I hadn't intended to collect sap this spring. Living not far from Lon and Karin, and watching their bags go up in their sugarbush, I had a feel for the timing of things. But not until another friend, John Weyrauch of Stillwater, began eying with keen interest the maples on property where my wife, Jan, and I and our boys live did I sense I might be caught up in making syrup.

"I figure I'll collect 20 or 30 gallons of sap," John said. "If I get a gallon or so of syrup, I'll be happy."

So a tapping was begun, first with a few milk jugs, then more properly with the bags and hangers customarily used for sap gathering.

This upgrade in collection methodology in turn begat an expanded need for storage bins and other equipment.

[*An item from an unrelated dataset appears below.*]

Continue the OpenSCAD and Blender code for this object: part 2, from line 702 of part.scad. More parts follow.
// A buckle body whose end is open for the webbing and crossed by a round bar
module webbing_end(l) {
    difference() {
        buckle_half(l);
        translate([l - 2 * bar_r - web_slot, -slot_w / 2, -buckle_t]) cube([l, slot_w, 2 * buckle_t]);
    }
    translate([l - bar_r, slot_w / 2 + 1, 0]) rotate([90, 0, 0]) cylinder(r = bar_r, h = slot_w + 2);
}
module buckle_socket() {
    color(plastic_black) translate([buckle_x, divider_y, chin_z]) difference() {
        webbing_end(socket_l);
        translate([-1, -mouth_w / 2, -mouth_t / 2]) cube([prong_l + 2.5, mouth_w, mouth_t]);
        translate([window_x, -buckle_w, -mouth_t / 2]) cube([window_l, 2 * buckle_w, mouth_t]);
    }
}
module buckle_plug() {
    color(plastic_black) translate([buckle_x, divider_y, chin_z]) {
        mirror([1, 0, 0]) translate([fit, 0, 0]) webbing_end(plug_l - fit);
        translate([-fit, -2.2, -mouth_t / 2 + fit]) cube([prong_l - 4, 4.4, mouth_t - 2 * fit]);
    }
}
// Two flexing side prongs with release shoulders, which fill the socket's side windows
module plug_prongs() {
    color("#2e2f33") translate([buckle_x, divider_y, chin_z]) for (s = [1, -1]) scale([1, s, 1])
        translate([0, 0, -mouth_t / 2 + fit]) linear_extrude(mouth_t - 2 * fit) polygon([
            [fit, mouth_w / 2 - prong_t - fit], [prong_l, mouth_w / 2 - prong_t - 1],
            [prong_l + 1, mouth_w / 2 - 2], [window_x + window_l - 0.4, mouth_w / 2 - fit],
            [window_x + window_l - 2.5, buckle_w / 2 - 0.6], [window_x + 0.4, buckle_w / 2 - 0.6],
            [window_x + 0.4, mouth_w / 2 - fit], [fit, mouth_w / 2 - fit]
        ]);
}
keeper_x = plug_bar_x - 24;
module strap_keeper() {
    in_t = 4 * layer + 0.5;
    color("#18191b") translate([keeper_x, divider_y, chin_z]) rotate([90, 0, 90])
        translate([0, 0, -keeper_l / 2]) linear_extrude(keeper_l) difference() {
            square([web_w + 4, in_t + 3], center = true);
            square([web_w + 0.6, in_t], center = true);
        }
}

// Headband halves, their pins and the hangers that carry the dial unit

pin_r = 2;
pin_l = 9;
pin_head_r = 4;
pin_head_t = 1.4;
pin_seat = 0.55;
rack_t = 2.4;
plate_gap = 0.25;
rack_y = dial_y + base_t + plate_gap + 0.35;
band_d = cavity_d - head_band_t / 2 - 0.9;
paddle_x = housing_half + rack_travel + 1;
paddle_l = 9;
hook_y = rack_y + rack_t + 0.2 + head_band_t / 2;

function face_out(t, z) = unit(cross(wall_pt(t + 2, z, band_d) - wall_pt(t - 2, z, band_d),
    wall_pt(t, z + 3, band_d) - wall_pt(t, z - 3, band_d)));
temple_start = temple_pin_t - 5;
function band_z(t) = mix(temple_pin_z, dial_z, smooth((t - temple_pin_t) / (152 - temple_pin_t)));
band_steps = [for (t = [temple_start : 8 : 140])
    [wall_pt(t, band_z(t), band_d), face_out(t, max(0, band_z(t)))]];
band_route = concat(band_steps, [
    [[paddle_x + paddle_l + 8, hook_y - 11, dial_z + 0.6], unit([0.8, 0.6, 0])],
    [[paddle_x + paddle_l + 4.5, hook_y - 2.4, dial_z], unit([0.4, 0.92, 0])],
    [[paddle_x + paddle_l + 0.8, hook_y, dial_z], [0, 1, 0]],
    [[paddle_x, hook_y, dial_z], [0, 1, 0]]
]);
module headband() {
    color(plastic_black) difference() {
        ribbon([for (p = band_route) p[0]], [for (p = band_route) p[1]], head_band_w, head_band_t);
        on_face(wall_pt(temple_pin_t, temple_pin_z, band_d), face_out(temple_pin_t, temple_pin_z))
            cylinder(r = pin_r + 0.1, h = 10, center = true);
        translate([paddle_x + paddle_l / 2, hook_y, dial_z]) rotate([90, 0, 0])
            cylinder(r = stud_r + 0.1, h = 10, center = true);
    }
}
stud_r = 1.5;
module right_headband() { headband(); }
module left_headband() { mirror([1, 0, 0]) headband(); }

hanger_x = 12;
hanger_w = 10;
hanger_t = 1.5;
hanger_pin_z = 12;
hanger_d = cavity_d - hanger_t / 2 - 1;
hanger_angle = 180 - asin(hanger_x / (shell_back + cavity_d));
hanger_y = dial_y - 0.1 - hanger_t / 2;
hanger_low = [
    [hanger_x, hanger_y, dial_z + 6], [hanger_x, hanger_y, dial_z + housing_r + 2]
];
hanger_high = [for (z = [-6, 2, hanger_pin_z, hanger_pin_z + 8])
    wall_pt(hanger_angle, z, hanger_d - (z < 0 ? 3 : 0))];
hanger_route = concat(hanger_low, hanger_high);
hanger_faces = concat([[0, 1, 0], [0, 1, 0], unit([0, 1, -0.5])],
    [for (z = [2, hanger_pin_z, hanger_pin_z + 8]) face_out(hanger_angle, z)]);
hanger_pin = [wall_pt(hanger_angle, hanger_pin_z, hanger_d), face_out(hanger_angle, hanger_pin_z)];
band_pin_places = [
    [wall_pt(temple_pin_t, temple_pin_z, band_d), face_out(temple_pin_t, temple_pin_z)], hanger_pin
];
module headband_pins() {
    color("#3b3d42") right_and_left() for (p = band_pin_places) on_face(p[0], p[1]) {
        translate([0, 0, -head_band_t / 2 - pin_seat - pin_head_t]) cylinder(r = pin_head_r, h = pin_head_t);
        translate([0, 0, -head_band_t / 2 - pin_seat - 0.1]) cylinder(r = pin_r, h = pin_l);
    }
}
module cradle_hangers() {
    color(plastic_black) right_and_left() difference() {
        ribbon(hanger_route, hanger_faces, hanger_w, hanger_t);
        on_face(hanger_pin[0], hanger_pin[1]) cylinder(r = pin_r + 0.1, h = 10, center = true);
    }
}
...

Soon, and perhaps predictably, John's project was mine, too, and money between us was being spent like we had it, this even before John -- seeking information and still more gear -- made a pilgrimage to Anderson's Maple Syrup World Headquarters, near Luck, Wis.

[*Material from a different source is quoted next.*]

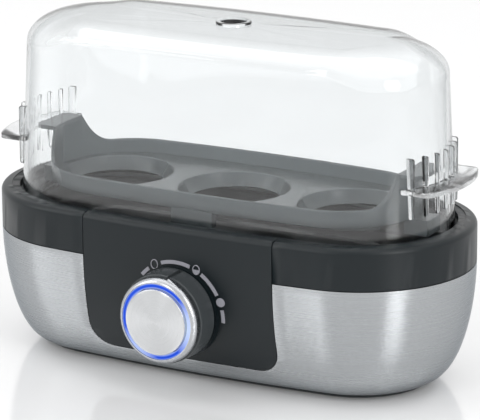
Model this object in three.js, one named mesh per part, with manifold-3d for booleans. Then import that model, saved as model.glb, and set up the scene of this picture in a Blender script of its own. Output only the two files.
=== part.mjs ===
// An electric egg boiler with three seats. An oval brushed steel skirt carries a black collar and a
// black control panel with a lit rotary knob. A heating dish hangs inside the collar, a smoked egg
// tray lifts out of it, and a clear lid with finger grips covers them.
// Millimetres, +Z up, the front faces -Y. The origin is on the table under the middle of the base.
import * as THREE from "three";
import { mergeVertices } from "three/addons/utils/BufferGeometryUtils.js";
import Module from "manifold-3d";

const wasm = await Module();
wasm.setup();

// Driving dimensions

const GAP = 0.3; // clearance between pieces that touch
const OVERRUN = 5; // how far a cut runs past what it cuts
const OVERLAP = 0.4; // how far a joined feature sinks into what carries it

const BODY = { halfLength: 95, halfWidth: 45, bow: 2.2 }; // bow: how far the long sides swell
const END_STEPS = 12;
const SIDE_STEPS = 4;
const KNOB_SIDES = 28;
const FINEST = 0.03; // faces closer to flat than this are merged

const SKIRT = { bottom: 2.5, height: 43.6, tuck: 15.15, wall: 1, flange: 5.85 };
const SKIRT_STEPS = 6;
const SKIRT_CURVE_POWER = 1.878; // how late the side wall starts to turn under
const SEAM = SKIRT.bottom + SKIRT.height;

const COLLAR = {
  height: 15.25,
  wall: 2.2,
  edgeRadius: 2,
  lipInset: 4.1,
  lipRise: 0.4,
  innerInset: 7,
  innerWall: 2,
  skirtDrop: 3,
  skirtWall: 1.9,
};
const COLLAR_TOP = SEAM + COLLAR.height;
const LEDGE = { inset: 15, drop: 2.4, thickness: 2.2, lip: 1, lipThickness: 0.9 };
const LEDGE_TOP = COLLAR_TOP - LEDGE.drop;
const LEDGE_UNDER = LEDGE_TOP - LEDGE.thickness;

const PANEL = { halfWidth: 39.66, bottom: 10, cornerRadius: 9, wall: 2.2, lip: 1.8, boltBoss: 2.8 };
const PLATE = { inset: 15.6, bottom: 0.9, lip: 1.3, plugInset: 21.4, plugTop: 5, rib: 1.6 };
const FOOT = { radius: 6, height: 1.8, endInset: 45, sideInset: 26 };
const POST = { radius: 3.6, inset: 25.8, angle: 55, topDrop: 5.8, web: 2.2, webDrop: 6.3, bore: 1.5 };
const POST_TOP = SEAM - POST.topDrop;
const SCREW = { radius: 1.2, head: 2.6, headHeight: 1.7, room: 0.3 };

const DISH = { rimInset: 9.5, depth: 6.45, wall: 1.2, wallInset: 15.5, wellInset: 31.5, wellDepth: 1 };
const SEAL = { outer: 10, inner: 13.5, thickness: 1.8 };
const DISH_TOP = LEDGE_UNDER - SEAL.thickness;
const DISH_FLOOR = DISH_TOP - DISH.depth;
const STUD = { radius: 1.5, reach: 12, length: 10 };
const CLAMP = {
  bossInset: 6.6,
  bossRadius: 2.5,
  width: 14,
  length: 8.4,
  thickness: 1.2,
  screwLength: 3.2,
};
const ELEMENT = { radius: 3.2, endInset: 45, clear: 1.3, opening: 9, drop: 9 };
const ELEMENT_SIDES = 8;
const ELEMENT_STEPS = 40;
const PIN = { radius: 1.2, length: 7 };

const THERMOSTAT = { x: -18, radius: 8, flange: 2, bodyRadius: 6.5, height: 8 };
const CLIP = { width: 8, thickness: 1, margin: 4 };
const NUT = { radius: 3, height: 2 };
const FUSE = { x: 20, radius: 2.5, length: 15, saddle: 1.2 };

const KNOB = {
  z: 29.9,
  standoff: 0.9,
  drumRadius: 17,
  drumTaper: 0.3,
  drumDepth: 8.8,
  faceDepth: 13.5,
  rimRadius: 16.4,
  rimInner: 14.85,
  lightInner: 12.6,
  capRadius: 12.3,
  wall: 1.8,
  chamfer: 0.6,
};
const KNOB_BASE = -BODY.halfWidth - KNOB.standoff;
const POINTER = { angle: 82, width: 1.8, depth: 0.7, nubRadius: 1.5, nubDepth: 1.8 };
const SHAFT = { radius: 3, flat: 0.9, hub: 5 };
const GUIDE = { inner: 5.6, outer: 8.2, flange: 11.5, flangeDepth: 1 };
const PEDESTAL = { radius: 17.4, depth: 7, coreInner: 12.6, coreOuter: 15.6, coreDepth: 5 };
const BOARD = { inset: 11.2, thickness: 1.6, halfWidth: 30, bottom: 13, top: 45, holeX: 25, holeZ: 40 };
const SWITCH = { half: 6, depth: 2.9, nose: 4.4, noseDepth: 2 };
const LED = { x: 9.6, size: 3 };
const RELAY = { x: 19, z: 21, width: 20, height: 13, depth: 10, corner: 1 };
const CAPACITOR = { x: -17, z: 20, width: 18, height: 11, depth: 8, corner: 2 };
const BUZZER = { x: -20, z: 35, radius: 4.5, depth: 6 };
const TERMINAL = { x: 34, y: 6, length: 24, width: 10, height: 9, wayRadius: 2.2 };
const TERMINAL_WAYS = 3;
const GROMMET = { x: 40, z: 22, neck: 4.4, flange: 6.4, bore: 3.2, flangeDepth: 1.5 };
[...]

"I figure now if I boil 100 gallons of sap and get three gallons or so of syrup, I'll be happy," John said.

An upstanding citizen, although a lawyer, John, unlike me, lives in a neighborhood, as in a house with neighbors, side to side, and behind.

Whether those neighbors suspected foul play when John last week assembled in his back yard a makeshift kiln of firebrick, I'm unsure. But either way, there he was, his cooker assembled, his wood burning and his sap boiling.

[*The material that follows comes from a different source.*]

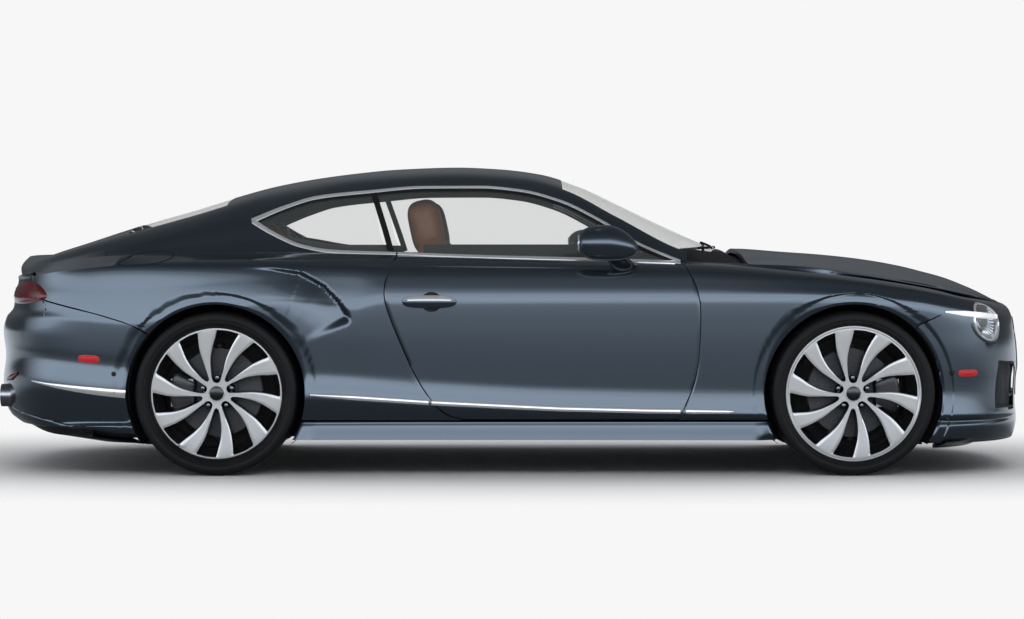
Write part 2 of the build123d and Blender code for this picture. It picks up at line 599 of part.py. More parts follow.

Which is when I told him we had a problem.

"Lon and Karin say the sap, after it's cooked into syrup, needs to be filtered," I said.

"So what's the problem?"

"The nearest filters are in Luck, Wis., at Anderson's Maple Syrup World Headquarters," I said.

I headed to Luck.

Meanwhile --an important consideration for prospective syrup makers -- sap continued to flow. Requiring its collection and storage.

Jury-rigging a 50-gallon plastic farm tank onto the back of my four-wheeler, Cole, 14, our youngest son, soon was careening through our sugarbush, emptying bag after bag of sap into the tank and weighing down the machine so much it nearly stood on its tail.

"We've got a lot of sap, what are we going to cook it with?" Cole asked.

Lon, on my many advice-seeking visits to him now, asked the same question. "What are you going to cook it with?"

"I'll just put some firebricks together like John did," I said.

A retired pilot, and a tinkerer who made his own arch, or cooker, Lon recoiled at the thought.

"I'll weld something for you," he said.

I knew then I was in deep, and by the time, a day later, I walked through the door at Anderson's Maple Syrup World Headquarters, cost containment was out of the question.

"Sell me whatever I need," I said.

I left with a hydrometer, glass quart bottles and caps, glass decorative bottles and caps, a filtering system for me, a filtering system for John, gallon jugs for John, more collection hangers and bags and a couple of very detailed instruction books.

And a credit card receipt.

Wednesday came and went, only a fair collection day for Cole and his now-suffering four-wheeler. Thursday was a little better, with still more sap flowing. And on Friday -- a warm, sunny day following a cold night -- sap flowed continually, like lies in Congress.

• • •

Wholly unusual, March this year has been like April in any other year, and a good April to boot, with sunshine aplenty, birds, too, and rivers in flood.

I have another friend, Kate Wolf, and she and I the other day were talking about making maple syrup. A hunter and trout angler who for some periods of her life lived alone in the woods, Kate recalled fondly years ago when she would retire to a friend's sugarbush for weeks on end, sleeping in a lean-to while gathering sap and boiling it into syrup.

"Those were just great times to be in the woods, in spring," she said. "There was a wolf pack in that area, and I suspect they couldn't figure out just what I was doing there. But being in the woods in spring and cooking that sap, night and day, I enjoyed it very much."

Now, from where I write this, I can look out a window and see my new cooker, all welded and ready to fire. Plenty of wood is also at hand, and over the next few days I, like John, will be looking to boil 100 or more gallons of sap to produce what arguably will be only a communion-size sampling of syrup.

But the produce of this effort, however tasty -- and home-cooked maple syrup is tasty -- isn't the only point.

Maybe this is:

"I came outside yesterday to check on the fire," Lon said, "and there were two eagles in that pine right there."